Bang, that right away brings you into the story as it will come to unfold over the next couple hundred pages.  It evokes the barren, stark loneliness and danger of the world that has become, and the tenderness and warmth of his son that the man must try so desperately to maintain.


McCarthy, as he generally does, writes here without quotation marks or contractions.  The effect of this is immediacy.  Once you get used to the unconventionality of the practice, it speeds your eyes along the page at a quicker rate than most writers are able to achieve.  He’s directing your eyes.  This is an important tactic in several scenes in particular, where certain horrific atrocities witnessed by the man and boy come up so quickly that they have the same blunt, visceral impact on the reader that it would have on the characters.  And make no mistake, there are some hideous images in this book, though they are not at all included for exploitation or entertainment.  They are of a piece with the author’s intent, of the honest portrayal of a chaotic, hopeless earth.


Also noticeable and telling in the writing style is the fact that character names don’t exist.  The man and the boy are the man and the boy, and are not, to my memory, described in much more detail than that.  The other characters in the book might be more specifically physically described, but they aren’t given names either, which is honest – you wouldn’t learn a stranger’s name unless they trusted you enough to tell you.  In the case of our two protagonists, this decision on the part of McCarthy gives us an all-important sense of universality.  Either subconsciously or overtly, male or female, old or young, we are led to envision a piece of ourselves or our loved ones in the roles.  We picture our own fathers, our own sons, our brothers or grandfathers and so on.  This, plus the childlike, innocent effect that writing without contractions might evoke, makes us feel warmly towards the two.  It brings us right into caring about them and hoping that they are able to transcend their ordeal.




Thoughts on the upcoming movie:


All that said now, I would have wondered about the point of filming something so intimate and lyrical and not all that plot-heavy.  But if they’re going to do it, at least they made the right choice of director, in my opinion.  The guy who’s adapting The Road, John Hillcoat, is the same guy who did The Proposition, the colonial-Australian-set Western of a couple years ago, which was written and scored by Nick Cave with all the properties and quirks of a classic Nick Cave song.  In The Proposition, lawman Ray Winstone captures and forces outlaw Guy Pearce to hunt down an even worse outlaw, his brother, played by Danny Huston.  It’s the simplest, most biblical of premises:  Brother forced to hunt his own.  And the movie contains all the bad-ass-edness (and horror) which that set-up implies.  The Proposition also carried some memorable visual poetry.  That’s a friendly way of saying that, like The Road, it wasn’t too big on plot or characterization either, but also like The Road, it stuck to the ribs all the more for it.  The movie is about the story, sure, but also it is entirely not about the story.  It’s like a poem – a poem about violence.

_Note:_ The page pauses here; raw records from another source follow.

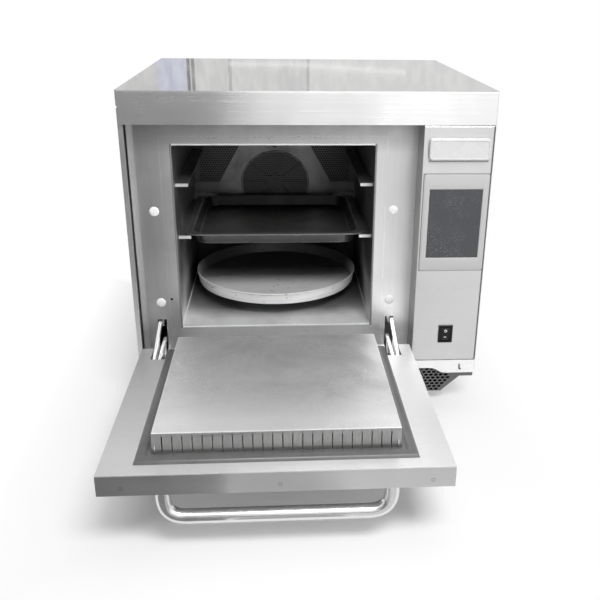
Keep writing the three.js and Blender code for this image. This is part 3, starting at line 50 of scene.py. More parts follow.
# %% [markdown]
# ## The camera
# The photograph was taken from a little above the oven and slightly from its left, with the whole width in
# view. A camera needs a place, three angles and a focal length. They were found by fitting corners of known
# size, so the lens here is the fitted one, with a very small shift because the picture was cropped off
# centre.

# %% The camera
CAMERA_PLACE = (-0.0522, -1.3042, 0.7073)
CAMERA_TURNS = (4.2, 22.8, -0.8)
FOCAL_LENGTH = 46.716
SENSOR_WIDTH = 36
LENS_SHIFT = (-0.0532, 0.018)

scene = bpy.context.scene
camera_data = bpy.data.cameras.new("studio_camera")
camera = bpy.data.objects.new("studio_camera", camera_data)
scene.collection.objects.link(camera)
scene.camera = camera
camera_data.sensor_width = SENSOR_WIDTH
camera_data.lens = FOCAL_LENGTH
camera_data.shift_x, camera_data.shift_y = LENS_SHIFT
yaw, pitch, roll = (math.radians(angle) for angle in CAMERA_TURNS)
forward = Vector((math.sin(yaw) * math.cos(pitch), math.cos(yaw) * math.cos(pitch), -math.sin(pitch)))
level_right = Vector((math.cos(yaw), -math.sin(yaw), 0))
level_down = forward.cross(level_right)
right = math.cos(roll) * level_right + math.sin(roll) * level_down
down = math.cos(roll) * level_down - math.sin(roll) * level_right
camera.matrix_world = Matrix((right, -down, -forward)).transposed().to_4x4()
camera.location = CAMERA_PLACE
print("the camera looks along", [round(v, 3) for v in forward])

# %% [markdown]
# ## Helpers for node trees
# Node trees are wired many times below, so one small helper makes a node, sets its options and fills its
# sockets: a plain value is typed in, and a socket is linked.


# %% A helper that makes and wires a node
def put(tree, kind, sockets=None, **options):
    node = tree.nodes.new("ShaderNode" + kind)
    for key, value in options.items():
        setattr(node, key, value)
    for key, value in (sockets or {}).items():
        if isinstance(value, bpy.types.NodeSocket):
            tree.links.new(value, node.inputs[key])
        else:
            node.inputs[key].default_value = value
    return node


def empty_tree(owner):
    owner.use_nodes = True
    owner.node_tree.nodes.clear()
    return owner.node_tree


# %% [markdown]
# A Math node does one step of a sum. With a short name for each kind of step, a formula reads from the
# inside out. Two more helpers measure how far a place lies from a rectangle and from a point.


# %% Sums made of nodes
def maths(tree, operation, a, b=0.0, clamp=False):
    return put(tree, "Math", {0: a, 1: b}, operation=operation, use_clamp=clamp).outputs[0]


def plus(tree, a, b):
    return maths(tree, "ADD", a, b)


def minus(tree, a, b):
    return maths(tree, "SUBTRACT", a, b)


def times(tree, a, b):
    return maths(tree, "MULTIPLY", a, b)


def larger(tree, a, b):
    return maths(tree, "MAXIMUM", a, b)


def below(tree, value, limit):
    return maths(tree, "LESS_THAN", value, limit)


def away(tree, value, middle):
    return maths(tree, "ABSOLUTE", minus(tree, value, middle))


def from_box(tree, a, b, middle, half):
    """How far a place lies outside a rectangle. Inside it the value is less than zero."""
    beside = minus(tree, away(tree, a, middle[0]), half[0])
    above = minus(tree, away(tree, b, middle[1]), half[1])
    return larger(tree, beside, above)


def from_point(tree, a, b, middle):
    squares = [maths(tree, "POWER", minus(tree, value, point), 2) for value, point in zip((a, b), middle)]
    return maths(tree, "SQRT", plus(tree, *squares))


# %% [markdown]
# A mask is a value between 0 and 1. The range helper turns a measure into one, and the colour helpers use
# it to lay one tone over another.


# %% Masks, places and tones
def remap(tree, value, low, high, to_low=0, to_high=1):
    return put(tree, "MapRange", {0: value, 1: low, 2: high, 3: to_low, 4: to_high}).outputs[0]


def within(tree, value, low, high, soft=0.0004):
    rise = remap(tree, value, low - soft, low + soft)
    return times(tree, rise, remap(tree, value, high - soft, high + soft, 1, 0))


def spot_of(tree):
    return put(tree, "TexCoord").outputs["Object"]


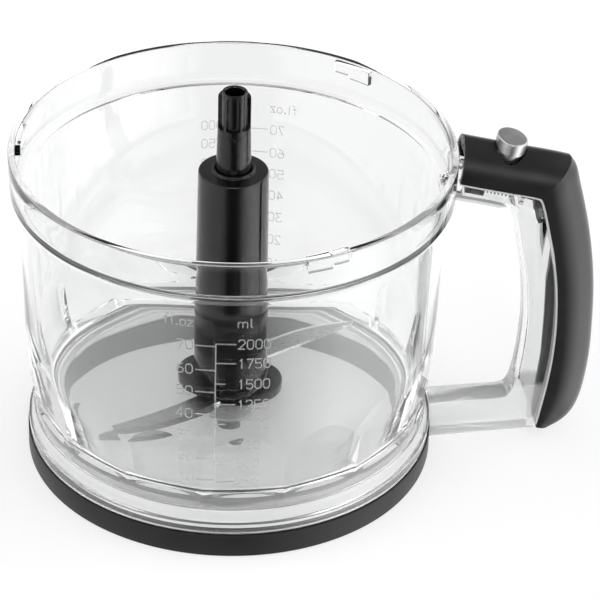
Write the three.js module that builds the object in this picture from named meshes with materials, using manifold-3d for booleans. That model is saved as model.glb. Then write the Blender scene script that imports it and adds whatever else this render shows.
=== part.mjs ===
// Food processor bowl with handle, drive spindle, S-blade and safety interlock.
// Millimetres, +Z up. Origin: centre of the base ring's underside. The handle points along +X.
import * as THREE from 'three';
import { mergeVertices } from 'three/addons/utils/BufferGeometryUtils.js';
import Module from 'manifold-3d';

const wasm = await Module();
wasm.setup();

// ---------------------------------------------------------------- driving dimensions
const SEG = 64;                 // segments round the bowl
const GAP = 0.3;                // clearance between neighbouring pieces

const RIM_R = 97.0;             // rim band outside radius
const RIM_TOP = 151.7;          // rim top height
const BAND_LOW = 132.4;         // rim band lower edge
const WALL_T = 2.7;             // bowl wall thickness
const FLOOR_TOP = 24.8;
const FLOOR_LOW = 22.3;
const FACETS = 16;              // flat facets round the lower wall
const FACET_LOW = 30.6;         // plain round band below this height
const FACET_TOP = 63.0;         // height where a facet leaves the wall
const FACET_R = 91.45;          // wall radius at that height
const FACET_SLOPE = 0.15;       // inward run per unit of drop
const LUG_AZ = [50.5, 170.5, -69.5];
const LUG_WIDTH = 11.5;         // degrees

const RING_R = 91.2;            // black base ring
const RING_H = 11.2;

const SHAFT_R = 4.5;            // spindle shaft in its bush
const SPIGOT_R = 7.65;
const SPLINE_R = 7.1;
const SPLINE_LOW = 162.0;
const SPLINE_CORE = 5.6;        // radius at the grooves' floor
const GROOVE_DEG = 50;          // width of one groove
const GROOVE_AZ = 20.6;         // azimuth of the first groove's middle
const SPINDLE_TOP = 178.5;
const SPLINES = 6;

const HUB_R_TOP = 15.4;
const HUB_R_LOW = 16.7;
const HUB_LOW = 26.8;
const HUB_TOP = 140.0;
const HUB_BORE = 8.1;
const BLADE_T = 1.5;
const BLADE_LOW_Z = 28.4;
const BLADE_UP_Z = 32.8;

const FRAME_HW = 6.8;           // handle frame half width
const FRAME_T = 2.1;            // handle frame wall
const COVER_HW = 11.65;         // handle cover half width
const COVER_T = 2.2;            // handle cover wall
const COVER_ARCH = 15.0;        // depth of the rounded back of the cover section
const COVER_HOLLOW = 10.8;      // depth of the same inside
const ARM_SLOPE = 12.7;         // fall of the top arm, degrees

const BUTTON_R = 6.8;           // half width along the arm
const BUTTON_OVAL = 1.21;       // its cap is longer across the arm
const BUTTON_RISE = 0.9;        // cap above the axis origin
const BUTTON_U = 121.0;
const BUTTON_Z = 153.1;

// ---------------------------------------------------------------- helpers
const D2R = Math.PI / 180;
const V2 = (x, y) => new THREE.Vector2(x, y);

function weld(g) {
  g = g.clone();
  for (const k of Object.keys(g.attributes)) if (k !== 'position') g.deleteAttribute(k);
  g = mergeVertices(g, 1e-4);
  const src = g.index.array, pos = g.attributes.position, idx = [];
  for (let i = 0; i < src.length; i += 3) {
    const [a, b, c] = [src[i], src[i + 1], src[i + 2]];
    if (a !== b && b !== c && c !== a) idx.push(a, b, c);
  }
  let vol = 0;
  const A = new THREE.Vector3(), B = new THREE.Vector3(), C = new THREE.Vector3();
  for (let i = 0; i < idx.length; i += 3) {
    A.fromBufferAttribute(pos, idx[i]); B.fromBufferAttribute(pos, idx[i + 1]); C.fromBufferAttribute(pos, idx[i + 2]);
    vol += A.dot(B.cross(C));
  }
  if (vol < 0) for (let i = 0; i < idx.length; i += 3) [idx[i + 1], idx[i + 2]] = [idx[i + 2], idx[i + 1]];
  g.setIndex(idx);
  return g;
}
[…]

Though not everyone I know felt the same about the movie, they all would admit that Hillcoat has a way with cinematic imagery, atmosphere, and the direction of gravelly, stubbly character actors.  So personally, I’d definitely watch Hillcoat’s next movie, and as it turns out, that movie will be The Road.  I saw a couple promo photos in the New York Times that were very, VERY encouraging in terms of an interesting look and tone.  And due to an interview I recently saw, apparently Michael K. Williams, the actor who will always be best known as Omar from The Wire will be playing a small role (I haven’t spoiled it for myself by checking which role), and Viggo Mortensen is playing the lead role of the man.  I can see how it could be a little distracting since Viggo has such a distinctive, even peculiar voice.  But he’s got such a timeless profile, that Nordic hero look that made him so perfect in The Lord Of The Rings movies, that I think it’s good casting, in keeping with the universality that I discussed earlier, that the role should have.  And he’s just such a good actor, so interesting and unusual, from Carlito’s Way to Eastern Promises.  Isn’t Viggo just about due for his Oscar?  Maybe starring in an adaptation of a popular, Oprah-endorsed, Pulitzer-Prize-winning book will make that finally happen.  We’ll see!